DF: I’m blessed and lucky enough to have been in all different positions in the theatre world, and I think everything informs the rest. Being able to direct, music direct, perform, arrange, orchestrate, playwright, teach, be behind the table, be behind the piano, and vocal coach leads to an understanding of not only all that goes into making things successful in its mission, but also an understanding of the people. It’s why I think such great casting directors like Bob Mason are so good at their jobs, because they’ve been on the other side. Same with directors, music directors, etc..
The great playwright and screenwriter Aaron Sorkin went to Syracuse University and majored in Musical Theatre. I think that has shaped him in incredible ways as a writer. And you look at the Stephen Schellhardts and Michael Webers in this town, and you see folks who simply understand theatre as a whole from wearing so many different hats.
Again, lucky to have been able to do all of these things, but I think it takes a certain tenacity to know what you want to accomplish, and then realize that it’s mostly you that’s going to get in the way of that happening. I don’t love performing the way that I used to, and I LOVE vocal coaching and music directing now more than before, so life just shifts!
CMT: This last one’s just for fun: What is your favorite special skill, that you’ve either seen behind the table, or that you’ve had on your resume?
DF: I’ll tell one of my FAVORITE Special Skills stories, and leave out all names to protect the innocent.
We were auditioning a show that I was music directing, and a lovely actress sang a lovely song, and left the room. We had a little downtime before the next auditionee, so we were passing around her resume, and I saw that she had a Chewbacca impression listed under special skills. Now I have a healthy respect for creative special skills, so I had the monitor go and catch her before she left the building.
In the room, we were seeing who out of the 6 of us had a decent Chewbacca voice (mine is, in fact, pretty decent), while we waited for her to return. She then came into the room and we asked her, and she gave a longer, quiet squawk that resembled something more like a rare Polynesian bird, we politely and over-enthusiastically said “thank you”, and she left the room.

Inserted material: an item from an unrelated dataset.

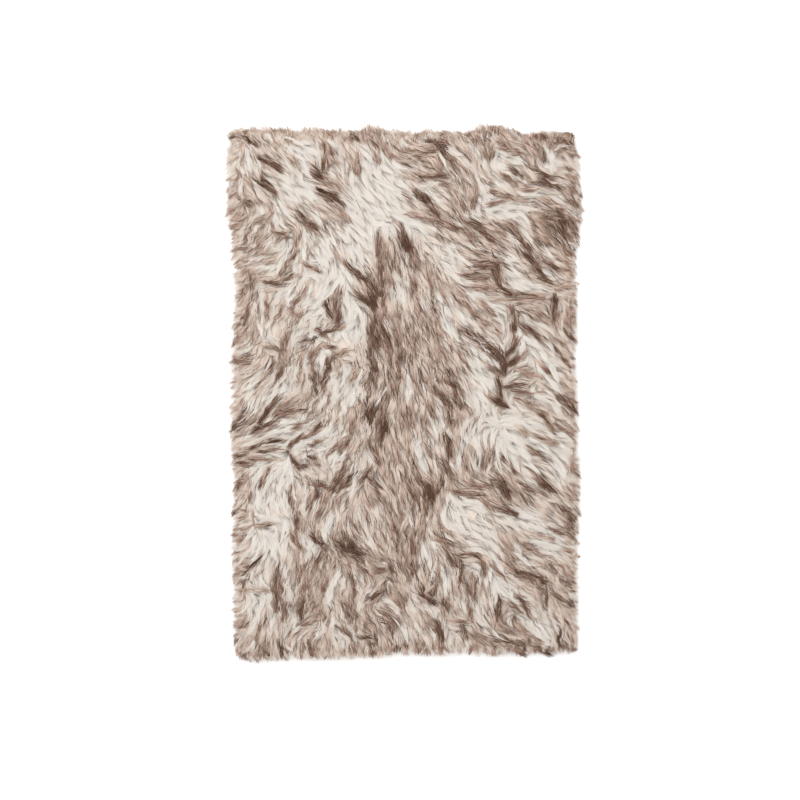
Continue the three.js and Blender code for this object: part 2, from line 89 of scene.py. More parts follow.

We were so confused as to why they would have listed it on their resume…it was as if this person had never even seen the film, just so baffling.
About four minutes later, the producer who passed along the resume said “Oh my God, that was the wrong girl.” We had asked someone who in fact DID NOT list Chewbacca Voice on her Special Skills, it was just a mix-up of who’s resume it was…So this poor girl, who was COMPLETELY GAME, and positive and didn’t do anything except give it her best shot (and leave likely very confused), must have thought we were insane.
Needless to say we ran after her to see if she was still in the building, and she was, and we profusely apologized for the mixup. And I just remember thinking this is the EXACT type of performer I want to work with, Someone who’s willing and game for anything, living in a world of positive expectation and positivity. Earned a lot of points in my book, and an absolutely mortifying experience!
CMT: It’s the commitment to that team-player attitude that makes The Beautiful City Project something worth celebrating. As Chicagoland anticipates the inauguration of “The Top 100,” we also anticipate coming together as a stronger, holistic artistic community. Not only does The Beautiful City Project remind us of the resilience and tenacity of our city, but of the genuine good done by artistic activism and charity outreach.